Le gouvernement ajoutera des lois de nouvelles règles de façon à encadrer les élus et les gestionnaires. Ce principe d’action-réaction règlera-t-il le problème ?
À notre avis pas plus que toutes les lois, règles imposées aux municipalités et aux élus depuis 100 ans. Les juristes n’ont pas envisagé d’encadrer une fonction professionnelle, avec des pouvoirs liés à leur compétence et un code de déontologie au lieu de parler d’éthique personnelle ? Ils ont oublié de valoriser une profession !
Les juristes ont une approche coercitive, loin du droit point de salut. À coté de chaque gestionnaire municipal, il faudra bientôt engager un juriste pour lui dire ou placer les pieds. Nous allons augmenter simplement la confusion dans le partage des pouvoirs entre les élus et les fonctionnaires. Qui en profitera ?

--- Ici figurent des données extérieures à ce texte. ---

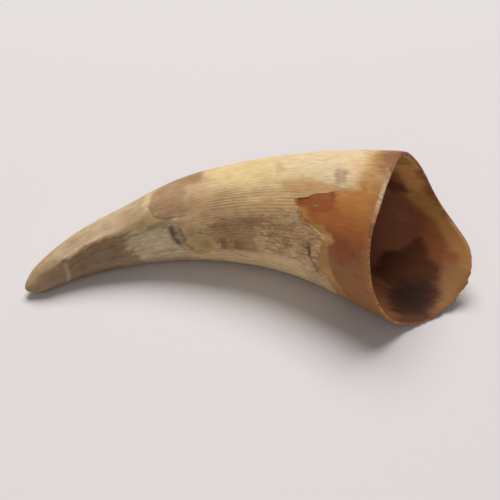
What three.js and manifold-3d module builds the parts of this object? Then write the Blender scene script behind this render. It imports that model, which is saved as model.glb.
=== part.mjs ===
// A raw cow horn lying on its flank: one grown piece, solid at the tip and hollow
// from past its middle to the open mouth. Millimetres, +Z up, floor at z = 0.
// The tip points to -X. The mouth opens to +X, turned towards -Y, the inside of the bend.
import * as THREE from 'three';
import { mergeVertices } from 'three/addons/utils/BufferGeometryUtils.js';
import Module from 'manifold-3d';

// Centre line from the tip to past the mouth, at stations of equal spacing, and the
// mean radius at each station. Every "along" below is a distance from the tip on this line.
const stationGap = 29.3;
const centreLine = [
  [-99.1, -13.8, 4.3],
  [-76.1, 3.5, 9.7],
  [-49.3, 14.4, 14.4],
  [-20.8, 19.4, 19.6],
  [8.3, 17.1, 23.8],
  [35.9, 8.0, 28.1],
  [61.2, -6.9, 31.8],
  [85.7, -26.1, 34.0],
];
const meanRadius = [4.2, 9.8, 14.6, 20.0, 24.2, 28.4, 32.4, 33.6];
const tipRounding = 6.4;

// The section grows oval towards the mouth. Every "clock" below is an angle in degrees
// round the section: 0 is the far side (+Y), 90 the top, 180 the near side, 270 underneath.
const oval = 0.10;
const ovalClock = 50;
const topFullness = 0.045;

// The mouth is a slanting, wavy cut: how far along it lies every 30 degrees of the clock,
// and how thick the wall is there. The wall gets thicker towards the tip.
const rimAlong = [183.1, 175.8, 174.3, 177.3, 180.2, 181.7, 186.1, 191.9, 196.3, 202.2, 205.1, 200.7];
const rimWall = [1.8, 2.0, 2.2, 2.4, 2.4, 2.0, 1.5, 1.3, 1.3, 1.3, 1.4, 1.6];
const chipDepth = 0.35;
const wallGrowth = 0.03;
const cavityEnd = 74;
const cavityRounding = 14;

// The rough outer layer has flaked off short of the mouth. Its ragged edge, a low
// ledge, is given as [clock, along] all the way round.
const ledgeEdge = [
  [0, 163], [18, 168], [34, 160], [50, 166], [65, 158], [80, 163], [94, 166], [115, 165],
  [119, 158], [124, 148], [130, 138], [136, 143], [148, 144], [153, 154], [157, 160],
  [163, 160], [170, 157], [186, 155], [196, 158], [201, 164], [221, 166], [240, 161],
  [262, 168], [280, 163], [297, 169], [318, 160], [338, 167], [360, 163],
];
const ledgeHeight = 0.6;
const ledgeRun = 1.0;
const layerTaper = 45;

// Fine lengthwise ridges, strongest between the worn tip and the ledge.
const ridgeCount = 48;
const ridgeHeight = 0.22;

// Low swells, worn hollows and the crease that runs up the tip: where each has its
// middle, how high it stands (negative is a hollow), and its half length and half width.
const swells = [
  { along: 13, clock: 95, rise: 0.7, long: 9, wide: 55 },
  { along: 35, clock: 124, rise: 1.0, long: 20, wide: 9 },
  { along: 36, clock: 160, rise: -0.5, long: 22, wide: 22 },
  { along: 52, clock: 75, rise: -0.35, long: 11, wide: 35 },
  { along: 62, clock: 175, rise: -0.5, long: 17, wide: 34 },
  { along: 77, clock: 92, rise: 0.55, long: 11, wide: 32 },
  { along: 78, clock: 152, rise: -0.5, long: 3, wide: 14 },
  { along: 97, clock: 85, rise: -0.3, long: 8, wide: 32 },
  { along: 149, clock: 174, rise: -0.5, long: 3, wide: 5 },
  { along: 120, clock: 320, rise: -0.4, long: 14, wide: 16 },
  { along: 60, clock: 350, rise: 0.4, long: 12, wide: 20 },
];

// The horn has settled on its underside, which is worn flat by this much.
const restWear = 0.3;

const samplesRound = 3 * ridgeCount;
const ringsToLedge = 21;
const ringsToRim = 4;
const ringsInside = 6;

const toRadians = Math.PI / 180;

// A smooth curve through evenly spaced values, with straight ends.
function smooth(values, at) {
  const last = values.length - 1;
  const place = Math.min(Math.max(at, 0), last);
  const start = Math.min(Math.floor(place), last - 1);
  const t = place - start;
  const slope = (i) => (values[Math.min(i + 1, last)] - values[Math.max(i - 1, 0)])
    / (i === 0 || i === last ? 1 : 2);
  const blend = t * t * (3 - 2 * t);
  return values[start] * (1 - blend) + values[start + 1] * blend
    + t * (1 - t) * ((1 - t) * slope(start) - t * slope(start + 1));
}

// The same for values spaced evenly round the clock.
function smoothRound(values, clock) {
  const at = (clock / 360) * values.length;
  const start = Math.floor(at);
  const near = [-1, 0, 1, 2].map((step) => values[(start + step + values.length) % values.length]);
  return smooth(near, at - start + 1);
}

function ledgeAt(clock) {
  const next = ledgeEdge.findIndex(([edgeClock]) => edgeClock > clock);
  const [clockA, alongA] = ledgeEdge[next - 1];
  const [clockB, alongB] = ledgeEdge[next];
  return THREE.MathUtils.mapLinear(clock, clockA, clockB, alongA, alongB);
}

// Small chips along the broken rim are added to its smooth course.
function rimAt(clock) {
  const turn = clock * toRadians;
  const chips = Math.sin(11 * turn) * Math.sin(5 * turn + 1);
  const smallChips = 0.7 * Math.sin(23 * turn + 2) * Math.sin(3 * turn);
  return smoothRound(rimAlong, clock) + chipDepth * (chips + smallChips);
}

function centreAt(along) {
  const at = along / stationGap;
  const [x, y, z] = [0, 1, 2].map((axis) => smooth(centreLine.map((point) => point[axis]), at));
  return new THREE.Vector3(x, y, z);
}

// The two axes of a section: level towards the far side, and up.
function sectionAxes(along) {
  const reach = 0.3;
  const ahead = centreAt(along + reach).sub(centreAt(along - reach)).normalize();
  const side = new THREE.Vector3(-ahead.y, ahead.x, 0).normalize();
  const up = new THREE.Vector3().crossVectors(ahead, side);
  return { side, up };
}

function bodyRadius(along, clock) {
  const growth = (along / (stationGap * (centreLine.length - 1))) ** 2;
  const ovalness = oval * Math.cos(2 * (clock - ovalClock) * toRadians);
  const fullness = topFullness * Math.sin(clock * toRadians);
  return smooth(meanRadius, along / stationGap) * (1 + growth * (ovalness + fullness));
}

// A dome that rises from zero to one over a length.
function dome(distance, length) {
  const left = 1 - Math.min(distance / length, 1);
  return Math.sqrt(1 - left * left);
}

// What stands proud of the plain body: ridges, the flaked layer, swells and hollows.
function relief(along, clock) {
  const ledge = ledgeAt(clock);
  const onLayer = THREE.MathUtils.clamp((ledge + ledgeRun - along) / ledgeRun, 0, 1);
  const thickening = THREE.MathUtils.smoothstep(along, ledge - layerTaper, ledge);
  const layer = ledgeHeight * onLayer * thickening;
  const ridgeFade = THREE.MathUtils.smoothstep(along, 22, 85) * (0.35 + 0.65 * onLayer);
  const unevenness = 0.7 + 0.3 * Math.sin(5 * clock * toRadians + along / 24);
  const ridge = ridgeHeight * ridgeFade * unevenness * Math.cos(ridgeCount * clock * toRadians);
  let height = layer + ridge;
  for (const swell of swells) {
    const turn = ((clock - swell.clock + 540) % 360) - 180;
    const away = ((along - swell.along) / swell.long) ** 2 + (turn / swell.wide) ** 2;
    height += swell.rise * Math.exp(-away);
  }
  return height;
}

function placeOnSection(along, clock, radius) {
  const { side, up } = sectionAxes(along);
  return centreAt(along)
    .addScaledVector(side, radius * Math.cos(clock * toRadians))
    .addScaledVector(up, radius * Math.sin(clock * toRadians));
}

function outerPoint(along, clock) {
  const radius = (bodyRadius(along, clock) + relief(along, clock)) * dome(along, tipRounding);
  return placeOnSection(along, clock, radius);
}

function innerPoint(along, clock) {
  const wall = smoothRound(rimWall, clock) + wallGrowth * (rimAt(clock) - along);
  const radius = (bodyRadius(along, clock) - wall) * dome(along - cavityEnd, cavityRounding);
  return placeOnSection(along, clock, radius);
}

// Rings from the tip to the rim, then back down the cavity. The rings near the ledge
// lean towards its ragged edge, so two of them follow its top and its foot exactly.
function hornRings() {
  const rings = [];
  const meanLedge = ledgeEdge.reduce((sum, point) => sum + point[1], 0) / ledgeEdge.length;
  for (let i = 1; i <= ringsToLedge; i += 1) {
    const part = (i / ringsToLedge) ** 1.5;
    rings.push((clock) => outerPoint(part * meanLedge + (ledgeAt(clock) - meanLedge) * part ** 6, clock));
  }
  for (let i = 0; i <= ringsToRim; i += 1) {
    rings.push((clock) => {
      const foot = ledgeAt(clock) + ledgeRun;
      return outerPoint(foot + (rimAt(clock) - foot) * (i / ringsToRim), clock);
    });
  }
  for (let i = ringsInside; i > 0; i -= 1) {
    const part = (i / ringsInside) ** 1.4;
    rings.push((clock) => innerPoint(cavityEnd + (rimAt(clock) - cavityEnd) * part, clock));
  }
  return rings.map((ring) => Array.from({ length: samplesRound }, (_, j) => ring((360 * j) / samplesRound)));
}

// Skin the rings from the tip's pole to the cavity's pole, faces pointing out.
function hornGeometry() {
  const rings = hornRings();
  const points = [centreAt(0), ...rings.flat(), centreAt(cavityEnd)];
  const faces = [];
  const at = (ring, j) => 1 + ring * samplesRound + (j % samplesRound);
  for (let j = 0; j < samplesRound; j += 1) {
    faces.push(0, at(0, j + 1), at(0, j));
    for (let ring = 0; ring < rings.length - 1; ring += 1) {
      faces.push(at(ring, j), at(ring, j + 1), at(ring + 1, j + 1));
      faces.push(at(ring, j), at(ring + 1, j + 1), at(ring + 1, j));
    }
    faces.push(at(rings.length - 1, j), at(rings.length - 1, j + 1), points.length - 1);
  }
  const geometry = new THREE.BufferGeometry().setFromPoints(points);
  geometry.setIndex(faces);
  return geometry;
}

const wasm = await Module();
wasm.setup();

function toSolid(geometry) {
  const plain = geometry.clone();
  plain.deleteAttribute('normal');
  plain.deleteAttribute('uv');
  const merged = mergeVertices(plain);
  return new wasm.Manifold(new wasm.Mesh({
    numProp: 3,
    vertProperties: new Float32Array(merged.attributes.position.array),
    triVerts: new Uint32Array(merged.index.array),
  }));
}

function toGeometry(solid) {
  const mesh = solid.getMesh();
  const geometry = new THREE.BufferGeometry();
  geometry.setAttribute('position', new THREE.BufferAttribute(new Float32Array(mesh.vertProperties), 3));
  geometry.setIndex(new THREE.BufferAttribute(new Uint32Array(mesh.triVerts), 1));
  geometry.computeVertexNormals();
  return geometry;
}

const floorBlock = new THREE.BoxGeometry(400, 300, 40).translate(0, 0, -20);
const settled = hornGeometry().translate(0, 0, -restWear);
const horn = new THREE.Mesh(
  toGeometry(toSolid(settled).subtract(toSolid(floorBlock))),
  new THREE.MeshStandardMaterial({ color: 0xb08a58, roughness: 0.55, metalness: 0 }),
);
horn.name = 'cow_horn';

const part = new THREE.Group();
part.add(horn);

export default part;
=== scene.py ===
# A raw cow horn lying on its flank on a pale floor. The horn is one mesh: a straight
# blank of rings is extruded and subdivided, then laid on the horn's sections and carved.
import math

import bpy
import numpy as np
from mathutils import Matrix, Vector


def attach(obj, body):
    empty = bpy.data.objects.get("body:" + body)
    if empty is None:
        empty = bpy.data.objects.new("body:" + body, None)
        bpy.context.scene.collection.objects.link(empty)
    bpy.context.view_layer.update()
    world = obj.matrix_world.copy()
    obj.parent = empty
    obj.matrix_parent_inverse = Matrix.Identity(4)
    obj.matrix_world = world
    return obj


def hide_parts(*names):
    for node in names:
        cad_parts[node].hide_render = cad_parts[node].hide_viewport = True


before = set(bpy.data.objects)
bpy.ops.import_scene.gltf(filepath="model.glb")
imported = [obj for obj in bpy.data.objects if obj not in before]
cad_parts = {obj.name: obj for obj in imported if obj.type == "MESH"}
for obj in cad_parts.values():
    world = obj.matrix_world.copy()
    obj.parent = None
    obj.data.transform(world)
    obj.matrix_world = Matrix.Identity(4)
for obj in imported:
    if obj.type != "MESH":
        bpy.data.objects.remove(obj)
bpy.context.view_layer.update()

MM = 0.001

# Sizes in millimetres. The centre line from the tip to past the mouth, at stations of equal
# spacing, and the mean radius at each are the solid's. They were fitted to the photographed
# outline and rounded. Every "along" is a distance from the tip on that line.
STATION_GAP = 29.3
CENTRE_LINE = [
    (-99.1, -13.8, 4.3),
    (-76.1, 3.5, 9.7),
    (-49.3, 14.4, 14.4),
    (-20.8, 19.4, 19.6),
    (8.3, 17.1, 23.8),
    (35.9, 8.0, 28.1),
    (61.2, -6.9, 31.8),
    (85.7, -26.1, 34.0),
]
MEAN_RADIUS = [4.2, 9.8, 14.6, 20.0, 24.2, 28.4, 32.4, 33.6]
LINE_END = STATION_GAP * (len(CENTRE_LINE) - 1)

# The tip narrows over a longer way than the solid's and is a little shorter. The
# underside is worn as flat as there.
TIP_ROUNDING = 9.0
TIP_SHARPNESS = 0.55
TIP_SHORTENED = 0.3
TIP_END = 15
REST_WEAR = 0.3

# Every "clock" is an angle round the section in degrees: 0 is the far side (+Y),
# 90 the top, 180 the near side, 270 underneath.
OVAL = 0.10
OVAL_CLOCK = 50
TOP_FULLNESS = 0.045
HOOP_RADIUS = 22
CROWN_CLOCK = 88
CHIPPED_CLOCK = 285

# Every 30 degrees of the clock: how far along the rim lies, how thick the wall is there, and how deep its
# broken face is bevelled. The rim was fitted too, then moved in places.
RIM_ALONG =[183.1, 176.0, 174.3, 177.3, 180.2, 181.7, 186.1, 191.9, 196.3, 202.2, 205.4, 201.2]
RIM_WALL = [1.8, 2.0, 2.2, 2.4, 2.4, 2.0, 1.5, 1.3, 1.3, 1.3, 1.4, 1.6]
RIM_BEVEL = [0.3, 0.3, 0.4, 0.9, 1.5, 1.0, 0.4, 0.2, 0.2, 0.2, 0.3, 0.3]
WALL_GROWTH = 0.03
CAVITY_END = 74
CAVITY_ROUNDING = 14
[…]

Approche méthodologique classique
La méthode juridique classique qui consiste à règlementer de façon plus étroite les gestes des décideurs après la découverte de scandales et de malversation. Nous qualifions cette approche de processus linéaire, c’est-à-dire l’identification d’un processus par une liste d’instructions à faire les unes après les autres, isolant ce processus de sa finalité; une sorte de travail à la chaîne administrative pour en principe mieux le contrôler par des lois et une judiciarisation de la délinquance, le cas échéant. Pas de quoi valoriser l’intelligence et la compétence d’un gestionnaire.
Approche méthodologique par un véritable modèle intégré.( Approche matricielle)
À notre avis, la gestion municipale est une co-gestion entre le politique et l’administratif. Plusieurs paliers de gouvernance et décisionnels peuvent s’accrocher sérieusement si les règles du jeu et surtout les rôles et les pouvoirs ne sont pas harmonisés dans une approche totalement à l’inverse d’un processus linéaire normatif étroit. Nous proposons une approche managériale basée sur le modèle matriciel de Saine Gestion qui combine les fonctions classiques de gestion avec des principes de Transparence, Continuité, Efficience, Équilibre, Équité et Abnégation. Tous ces principes recoupent largement les recommandations du rapport Léonard. Elle a surtout l’avantage d’une approche de gestion intégrée et complète pour en assurer la réalisation.
Auditer la gestion municipale ?
L’approche Saine Gestion grâce à cette matrice devient aisément la base pour l’implantation du cadre de gestion, disons un cadre de Saine Gestion, dont l’une des caractéristiques intéressantes est d’offrir au gestionnaire le programme sur lequel il doit faire une reddition de compte. Bien humblement cette méthode, en l’absence d’une méthode transcendante, est la seule méthode assurant une véritable possibilité de procéder à un audit de la gestion (non comptable).
3 commentaires
Pour la question de l’imputabilité, il faut que les fonctionnaires mettent en place un système qui permettre aux acteurs ayant un rôle politique (décisionnel) de prendre des décisions justes et éclairées. Il est faut de prétendre que l’outil que sont les états financiers ou rapports annuels permettent de répondre à cette prérogative. Pour prétendre à l’imputabilité, il faut que le premier client du fonctionnaire soit l’élus, et le premier client de l’élus ses électeurs. Mais même dans cette dynamique, l’élus qui représenter un territoire va prendre des décisions en fonction de celui-ci, et non nécessaire dans l’intérêt du territoire supérieur, d’où la nécessité d’avoir une distribution adéquate des responsabilités. Le développement économique ne peut malheureusement pas se faire au niveau de l’arrondissement, Le taux chômage élevé à Montréal, comparativement à sa banlieue, en est la preuve.
L’application du cadre de Saine Gestion en milieu municipal serait une bonne application de vos propos. Intéressant de suivre aussi les travaux de l’ADGMQ à ce sujet. En particulier l’application du modèle de Saine Gestion pour les contrats municipaux……
L’application du cadre de saine gestion me semble bien difficile d’implantation dans certains milieux. Malgré la bonne volonté des nouveaux administrateurs de ces villes, malmenez par la commission Charbonneau, reste que les réflexes décisionnels, pris depuis plusieurs années par les gestionnaires en place, ne changeront pas. Pour ses derniers, la transparence, l’imputabilité et la reddition de compte restent des concepts qu’ils ne savent pas appliquer dans le quotidien. Pire encore, ils n’ont pas été habitués à cela. C’est toute une culture organisationnelle qu’il faudra changer et cela ne se fera pas sans heurts. Je suis encore très perplexe sur les meilleures pratiques à utiliser afin de déclencher une prise de conscience chez les gestionnaires et ainsi ouvrir la porte à des changements de mentalité et de méthodologie dans le travail.